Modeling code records
§
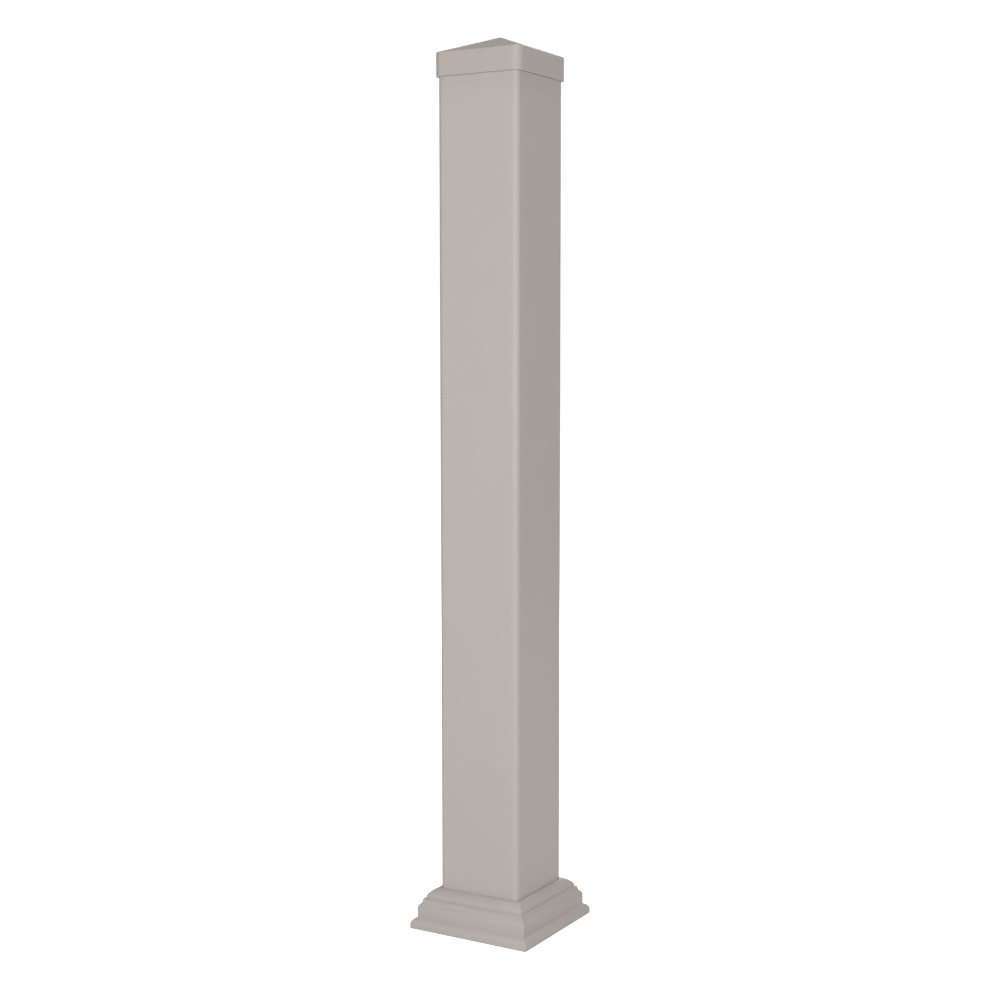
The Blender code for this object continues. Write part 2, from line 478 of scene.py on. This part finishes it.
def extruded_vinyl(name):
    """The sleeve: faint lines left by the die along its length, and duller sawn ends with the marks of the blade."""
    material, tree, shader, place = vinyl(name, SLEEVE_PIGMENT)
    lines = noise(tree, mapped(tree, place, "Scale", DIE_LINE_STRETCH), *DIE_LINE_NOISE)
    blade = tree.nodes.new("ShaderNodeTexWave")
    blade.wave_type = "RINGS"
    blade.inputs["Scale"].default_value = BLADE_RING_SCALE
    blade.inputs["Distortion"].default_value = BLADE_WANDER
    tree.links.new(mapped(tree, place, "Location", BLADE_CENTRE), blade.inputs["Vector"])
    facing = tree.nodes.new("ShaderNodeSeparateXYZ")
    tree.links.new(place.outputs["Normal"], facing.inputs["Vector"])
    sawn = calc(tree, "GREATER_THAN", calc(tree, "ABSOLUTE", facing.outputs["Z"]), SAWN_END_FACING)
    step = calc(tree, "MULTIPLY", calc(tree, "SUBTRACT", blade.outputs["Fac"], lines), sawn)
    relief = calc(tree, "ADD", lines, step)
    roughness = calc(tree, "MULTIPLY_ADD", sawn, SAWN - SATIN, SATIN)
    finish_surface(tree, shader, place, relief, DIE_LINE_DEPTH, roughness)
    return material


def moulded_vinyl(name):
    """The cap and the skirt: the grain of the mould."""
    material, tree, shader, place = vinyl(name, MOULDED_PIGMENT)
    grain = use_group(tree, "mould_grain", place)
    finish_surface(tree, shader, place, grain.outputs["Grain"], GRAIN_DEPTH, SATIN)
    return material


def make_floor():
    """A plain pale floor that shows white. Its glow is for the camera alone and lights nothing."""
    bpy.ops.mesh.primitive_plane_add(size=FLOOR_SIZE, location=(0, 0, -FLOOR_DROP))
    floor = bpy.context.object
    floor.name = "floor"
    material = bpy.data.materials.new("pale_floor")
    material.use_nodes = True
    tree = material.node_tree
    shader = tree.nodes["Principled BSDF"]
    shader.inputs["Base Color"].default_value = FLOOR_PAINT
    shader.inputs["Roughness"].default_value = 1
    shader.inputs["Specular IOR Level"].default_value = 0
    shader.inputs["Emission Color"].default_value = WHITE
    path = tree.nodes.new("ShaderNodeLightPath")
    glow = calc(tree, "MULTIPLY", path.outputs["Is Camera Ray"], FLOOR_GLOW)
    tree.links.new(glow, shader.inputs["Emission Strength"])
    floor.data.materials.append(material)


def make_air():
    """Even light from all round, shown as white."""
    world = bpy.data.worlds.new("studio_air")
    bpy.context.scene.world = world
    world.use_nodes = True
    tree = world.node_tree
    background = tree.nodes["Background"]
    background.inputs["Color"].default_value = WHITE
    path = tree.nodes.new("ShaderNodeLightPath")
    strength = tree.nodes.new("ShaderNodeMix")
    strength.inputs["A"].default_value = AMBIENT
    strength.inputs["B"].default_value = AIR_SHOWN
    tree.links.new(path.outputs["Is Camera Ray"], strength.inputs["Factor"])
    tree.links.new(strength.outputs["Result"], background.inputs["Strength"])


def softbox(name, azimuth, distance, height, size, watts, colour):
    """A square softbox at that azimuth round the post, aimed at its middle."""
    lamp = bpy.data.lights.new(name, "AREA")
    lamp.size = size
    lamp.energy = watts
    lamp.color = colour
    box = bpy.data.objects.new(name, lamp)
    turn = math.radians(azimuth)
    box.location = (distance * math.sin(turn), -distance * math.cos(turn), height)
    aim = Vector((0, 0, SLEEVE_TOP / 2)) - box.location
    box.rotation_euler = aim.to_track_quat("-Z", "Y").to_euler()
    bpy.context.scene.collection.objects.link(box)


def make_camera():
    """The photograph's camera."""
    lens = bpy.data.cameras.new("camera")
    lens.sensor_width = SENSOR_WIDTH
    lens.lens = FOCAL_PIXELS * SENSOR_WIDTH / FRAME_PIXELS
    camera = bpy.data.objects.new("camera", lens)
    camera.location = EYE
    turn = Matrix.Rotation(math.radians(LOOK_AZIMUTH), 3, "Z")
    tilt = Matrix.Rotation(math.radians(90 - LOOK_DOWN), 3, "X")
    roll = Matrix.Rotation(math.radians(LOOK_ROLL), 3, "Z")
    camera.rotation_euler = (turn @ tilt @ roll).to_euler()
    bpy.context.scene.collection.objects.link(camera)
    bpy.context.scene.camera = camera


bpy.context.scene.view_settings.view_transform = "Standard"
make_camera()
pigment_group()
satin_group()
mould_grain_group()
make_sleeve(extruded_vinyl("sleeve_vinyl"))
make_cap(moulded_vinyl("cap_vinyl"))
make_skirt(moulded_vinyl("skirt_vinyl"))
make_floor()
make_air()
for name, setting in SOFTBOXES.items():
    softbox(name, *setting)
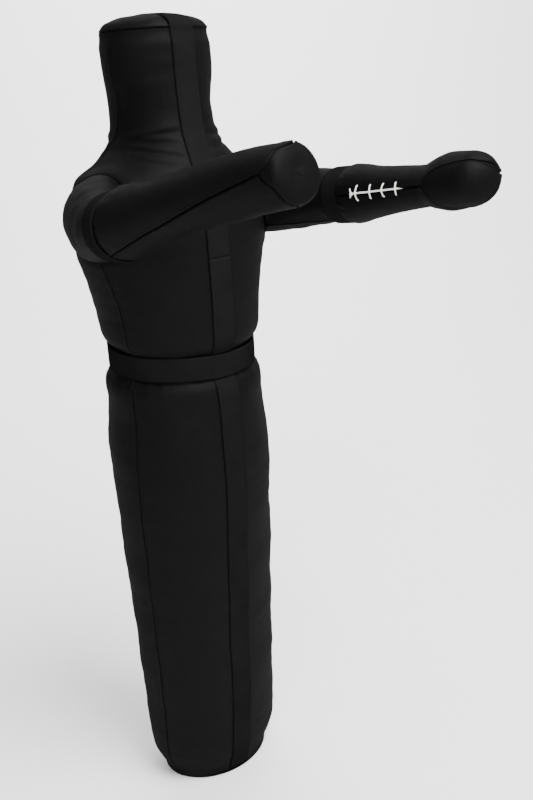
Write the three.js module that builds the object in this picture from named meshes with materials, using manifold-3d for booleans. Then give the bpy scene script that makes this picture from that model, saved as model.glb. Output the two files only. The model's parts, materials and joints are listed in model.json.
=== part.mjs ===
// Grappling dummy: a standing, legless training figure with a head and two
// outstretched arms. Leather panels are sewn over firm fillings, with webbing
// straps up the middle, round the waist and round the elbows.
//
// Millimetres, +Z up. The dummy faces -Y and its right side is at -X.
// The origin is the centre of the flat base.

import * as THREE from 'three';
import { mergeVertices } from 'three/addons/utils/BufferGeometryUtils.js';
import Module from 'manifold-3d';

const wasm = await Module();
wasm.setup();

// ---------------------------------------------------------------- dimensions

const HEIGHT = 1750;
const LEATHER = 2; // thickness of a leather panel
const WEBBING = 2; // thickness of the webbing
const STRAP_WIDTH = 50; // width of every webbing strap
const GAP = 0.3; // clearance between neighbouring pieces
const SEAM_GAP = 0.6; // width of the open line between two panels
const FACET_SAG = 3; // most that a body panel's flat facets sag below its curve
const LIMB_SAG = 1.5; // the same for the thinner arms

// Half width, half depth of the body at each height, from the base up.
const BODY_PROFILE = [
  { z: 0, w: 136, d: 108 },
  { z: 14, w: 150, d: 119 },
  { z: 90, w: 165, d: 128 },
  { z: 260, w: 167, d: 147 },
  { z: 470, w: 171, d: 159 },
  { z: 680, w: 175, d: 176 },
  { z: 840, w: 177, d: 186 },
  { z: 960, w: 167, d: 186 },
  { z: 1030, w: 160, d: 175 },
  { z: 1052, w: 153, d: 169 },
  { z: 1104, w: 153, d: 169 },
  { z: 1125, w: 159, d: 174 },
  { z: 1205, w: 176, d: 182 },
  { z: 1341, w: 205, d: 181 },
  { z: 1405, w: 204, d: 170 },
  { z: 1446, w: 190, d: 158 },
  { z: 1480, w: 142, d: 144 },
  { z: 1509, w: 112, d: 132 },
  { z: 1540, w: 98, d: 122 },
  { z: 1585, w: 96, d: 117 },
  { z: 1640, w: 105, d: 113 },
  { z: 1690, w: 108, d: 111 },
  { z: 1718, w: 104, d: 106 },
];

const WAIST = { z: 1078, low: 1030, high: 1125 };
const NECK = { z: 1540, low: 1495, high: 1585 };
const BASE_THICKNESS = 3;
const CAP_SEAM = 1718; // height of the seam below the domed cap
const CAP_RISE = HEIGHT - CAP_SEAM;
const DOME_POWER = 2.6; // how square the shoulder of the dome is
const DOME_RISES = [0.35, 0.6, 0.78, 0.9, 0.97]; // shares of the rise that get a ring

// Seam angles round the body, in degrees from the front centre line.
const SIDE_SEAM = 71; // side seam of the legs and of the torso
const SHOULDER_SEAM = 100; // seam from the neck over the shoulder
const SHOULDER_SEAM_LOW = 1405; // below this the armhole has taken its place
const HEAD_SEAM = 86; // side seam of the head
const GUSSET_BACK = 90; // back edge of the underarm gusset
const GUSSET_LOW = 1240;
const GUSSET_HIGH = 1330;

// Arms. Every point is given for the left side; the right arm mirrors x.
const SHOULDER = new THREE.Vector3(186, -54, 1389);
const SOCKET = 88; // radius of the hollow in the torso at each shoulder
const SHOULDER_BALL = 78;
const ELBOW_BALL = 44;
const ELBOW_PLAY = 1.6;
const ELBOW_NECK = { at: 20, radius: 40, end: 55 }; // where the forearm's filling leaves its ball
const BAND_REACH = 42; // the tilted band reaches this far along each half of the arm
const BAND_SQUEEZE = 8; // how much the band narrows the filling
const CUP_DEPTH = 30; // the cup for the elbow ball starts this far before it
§
Work required
Among the lines of the listing, how many hold the string "materials"? Respond with only the number.

Result of this exercise
3